The flip side of a Web browser is the Web server, the application that actually locates and delivers content from a specified URI to the browser. What does a Web server have to do? At the most basic level, it simply has to deliver HTML and other content in response to incoming requests. However, to be useful in a modern Web-oriented environment, a Web server has to do several things. The most important of these are the following:
• Be flexible and configurable to make it easy to add new capabilities, Web sites, and support increasing demand without recompilation and/or reinstallation.
• Support authentication to limit users who can access specific pages and Web sites.
• Support applications that dynamically generate Web pages, such as Perl and PHP, to support a customizable and personal user experience.
• Maintain logs that can track requests for various pages so that you can both identify problems and figure out the popularity of various pages and Web sites.
• Support encrypted communications between the browser and server, to guarantee and validate the security of those communications.
The order of importance of these various requirements depends on whether you are a systems administrator or e-commerce merchant, but all modern Web servers must provide at least these capabilities. Many different Web servers are available today, depending on your hardware platform, the software requirements of third-party software that a Web site depends on, your fealty to a particular operating system vendor, and whether or not you are willing to run open source software, get additional power, and save money.
As you might expect, the first Web server in the world went online at CERN, along with the first Web browser. These were written and ran on NeXT workstations, not exactly the world’s most popular platform (sadly enough). The first test of a Web server outside of Europe was made using a server running at the Stanford Linear Accelerator Center (SLAC) in the United States.

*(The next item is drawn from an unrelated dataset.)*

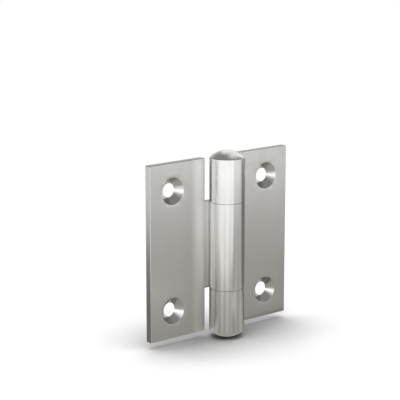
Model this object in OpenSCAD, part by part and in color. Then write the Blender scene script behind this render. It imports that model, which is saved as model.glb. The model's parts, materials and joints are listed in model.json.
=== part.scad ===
// Butt hinge with rolled knuckles, laid open flat.
// The pin axis is Z, the leaves lie along X, and the screws go in from the front, -Y.

/* [Leaves] */
// Height of both leaves
hinge_h = 60; // [50:1:100]
// Width of each leaf, from the pin axis to its outer edge
leaf_w = 30; // [26:0.5:50]
// Thickness of the sheet
sheet_t = 2.5; // [2.3:0.1:3]

/* [Knuckles] */
// Height of the middle knuckle
middle_knuckle_h = 29.9; // [16:0.1:32]
// Gap between one knuckle and the next
knuckle_gap = 0.1; // [0.05:0.05:0.5]
// Gap between a leaf's notch and the other leaf's knuckle
notch_clear = 0.8; // [0.6:0.1:2]
// Gap between the rolled end of the sheet and the leaf it comes back to
curl_gap = 0.1; // [0.05:0.05:0.6]

/* [Pin] */
// Diameter of the pin
pin_d = 7; // [5:0.1:8]
// Height of the domed heads
head_h = 2.4; // [1.5:0.1:3]
// How far the heads stay in from the outside of the knuckles
head_inset = 0.05; // [0.05:0.05:0.5]
// Radial clearance of the pin in the middle knuckle
running_clear = 0.05; // [0.02:0.01:0.09]

/* [Screw holes] */
// Diameter of the screw holes
screw_hole_d = 4.8; // [4.4:0.1:5.2]
// Diameter of the countersinks at the front face
sink_d = 9.2; // [8:0.1:9.4]
// Full angle of the countersinks
sink_angle = 90; // [88:1:100]
// Hole centres to the outer edge of the leaf
hole_from_side = 9.5; // [7:0.5:13]
// Hole centres to the top and bottom edges of the leaf
hole_from_end = 9.5; // [7:0.5:14]

/* [Hidden] */
$fn = 128;
// Extra length that carries a cut past the faces it opens
cut = 1;

pin_r = pin_d / 2;
knuckle_r = pin_r + sheet_t;
// The sheet is rolled back to the front, so the back of the leaves is level with the barrel
front_y = pin_r;
notch_x = knuckle_r + notch_clear;
middle_top = middle_knuckle_h / 2;
outer_knuckle_z = middle_top + knuckle_gap;
outer_knuckle_h = hinge_h / 2 - outer_knuckle_z;
// The roll stops short of the leaf's front face by the curl gap
curl_end_angle = asin((front_y - curl_gap) / knuckle_r);
sink_depth = (sink_d - screw_hole_d) / 2 / tan(sink_angle / 2);
hole_x = leaf_w - hole_from_side;
hole_z = hinge_h / 2 - hole_from_end;
head_r = knuckle_r - head_inset;
// Radius of the sphere whose cap is as wide and as high as a head
dome_r = (head_r * head_r + head_h * head_h) / (2 * head_h);

// Everything below draws a leaf that lies towards -X

// Outline of one knuckle, from above, with the strip that joins it to its leaf
module knuckle_outline(bore_r) {
    reach = 2 * knuckle_r;
    difference() {
        circle(r = knuckle_r);
        circle(r = bore_r);
        polygon([
            [0, 0],
            [0, reach],
            [-reach, reach],
            [-reach, reach * tan(curl_end_angle)]
        ]);
    }
    difference() {
        translate([-notch_x, front_y]) square([notch_x, sheet_t]);
        circle(r = bore_r);
    }
}

module knuckle(bottom, height, bore_r) {
    translate([0, 0, bottom])
        linear_extrude(height = height)
            knuckle_outline(bore_r);
}

// Hole along Y with its countersink on the front face
module screw_hole() {
    rotate([-90, 0, 0]) {
        translate([0, 0, front_y - cut])
            cylinder(d = screw_hole_d, h = sheet_t + 2 * cut);
        translate([0, 0, front_y])
            cylinder(d1 = sink_d, d2 = screw_hole_d, h = sink_depth);
    }
}

// Flat of a leaf, from its outer edge to the notches
module plate() {
    difference() {
        translate([-leaf_w, front_y, -hinge_h / 2])
            cube([leaf_w - notch_x, sheet_t, hinge_h]);
        for (side = [-1, 1])
            translate([-hole_x, 0, side * hole_z])
                screw_hole();
    }
}

// Leaf with the two outer knuckles, which hold the pin fast
module fixed_leaf() {
    color([0.66, 0.65, 0.63])
        mirror([1, 0, 0]) {
            plate();
            knuckle(outer_knuckle_z, outer_knuckle_h, pin_r);
            knuckle(-hinge_h / 2, outer_knuckle_h, pin_r);
        }
}

// Leaf with the middle knuckle, which turns on the pin
module moving_leaf() {
    color([0.66, 0.65, 0.63]) {
        plate();
        knuckle(-middle_top, middle_knuckle_h, pin_r + running_clear);
    }
}

// Domed head that sits on the end of a knuckle
module head() {
    intersection() {
        translate([0, 0, head_h - dome_r])
            sphere(r = dome_r);
        cylinder(r = knuckle_r, h = head_h + cut);
    }
}

// Pin with both heads formed on it
module hinge_pin() {
    color([0.72, 0.71, 0.69]) {
        translate([0, 0, -hinge_h / 2])
            cylinder(r = pin_r, h = hinge_h);
        for (end = [0, 1])
            mirror([0, 0, end])
                translate([0, 0, hinge_h / 2])
                    head();
    }
}

fixed_leaf();
moving_leaf();
hinge_pin();
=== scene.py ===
import json
import math

import bmesh
import bpy
from mathutils import Matrix, Vector


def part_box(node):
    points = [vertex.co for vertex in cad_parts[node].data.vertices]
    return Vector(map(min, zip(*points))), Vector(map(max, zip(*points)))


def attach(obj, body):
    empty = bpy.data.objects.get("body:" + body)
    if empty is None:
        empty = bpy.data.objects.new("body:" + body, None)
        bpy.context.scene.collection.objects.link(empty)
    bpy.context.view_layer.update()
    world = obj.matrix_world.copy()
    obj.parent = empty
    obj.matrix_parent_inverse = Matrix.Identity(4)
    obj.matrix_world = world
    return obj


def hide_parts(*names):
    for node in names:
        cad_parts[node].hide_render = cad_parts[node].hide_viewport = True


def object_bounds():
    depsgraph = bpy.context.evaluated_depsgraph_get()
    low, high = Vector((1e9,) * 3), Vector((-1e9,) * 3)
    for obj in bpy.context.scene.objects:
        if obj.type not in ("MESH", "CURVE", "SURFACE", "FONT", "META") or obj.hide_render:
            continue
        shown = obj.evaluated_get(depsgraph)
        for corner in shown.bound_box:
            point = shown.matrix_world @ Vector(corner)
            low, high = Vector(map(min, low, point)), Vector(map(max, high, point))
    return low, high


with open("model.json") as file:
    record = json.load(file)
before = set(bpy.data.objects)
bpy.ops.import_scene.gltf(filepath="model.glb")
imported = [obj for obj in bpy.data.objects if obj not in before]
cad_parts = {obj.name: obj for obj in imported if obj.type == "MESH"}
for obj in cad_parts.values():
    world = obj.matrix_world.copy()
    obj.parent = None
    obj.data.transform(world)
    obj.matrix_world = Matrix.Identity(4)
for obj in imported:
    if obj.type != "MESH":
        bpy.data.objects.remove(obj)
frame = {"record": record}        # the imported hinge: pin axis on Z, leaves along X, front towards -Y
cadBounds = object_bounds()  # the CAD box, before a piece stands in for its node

mm = 0.001
tiny = 0.001 * mm  # two places closer than this are one
print("frame loaded")


def hingeSizes():  # what the frame says of the hinge
    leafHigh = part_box("fixed_leaf")[1]
    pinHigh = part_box("hinge_pin")[1]
    screws = next(m for m in frame["record"]["mounts"] if m["name"] == "fixed_leaf_screws")
    return {
        "leafWidth": leafHigh.x,
        "halfHeight": leafHigh.z,
        "knuckleRadius": leafHigh.y,
        "headRadius": pinHigh.x,
        "headTop": pinHigh.z,
        "holeX": abs(screws["pos_m"][0]),
        "holeZ": screws["dims"]["spacing_y_mm"] / 2 * mm,
        "holeRadius": screws["dims"]["hole_r_mm"] * mm,
    }


hinge = hingeSizes()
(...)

The development focus of Web servers that ran on more popular machines was initially the NCSA (National Center for Supercomputing Applications) Web server, known NCSA httpd (HTTP Daemon). Their development of a freely available Web server paralleled their development of the NCSA browser, known as Mosaic. When one of the primary developers of NCSA httpd (Rob McCool) left the NCSA, a group of NCSA httpd fans, maintainers, and developers formed to maintain and support a set of patches for NCSA httpd. This patched server eventually came to be known as the Apache Web server. Though the official Apache Web site used to claim that the name “Apache” was chosen because of their respect for the endurance and fighting skills of the Apache Indians, most people think that this was a joke, and that the name was chosen because the Web server initially consisted of many patches—in other words, it was “a patchy Web server.”
Two Apache servers are available, contained in the packages apache and apache2. The primary differences between these two versions of the Apache Web server are their code base, their vintage, and how you install and maintain them. The apache package is the latest and greatest version of the Apache 1.x family of Web servers, which was excellent in its day, is still extremely popular, and is still in use in many Web sites across the Net. However, the apache2 package contains the latest and greatest version of the Apache 2.x Web server, which is essentially “Apache, the Next Generation.” Though things work differently in Apache 2.x, especially from a system administrator’s point of view, Apache 2.x is a far superior Web server and where future Apache extension development is going to take place.
Today, Apache Web servers installed at sites across the Internet deliver more Web content than any other Web server. I forget the name of the second most popular Web server, but it only runs on a single operating system (which is not Linux) and therefore loses conceptually as well as numerically.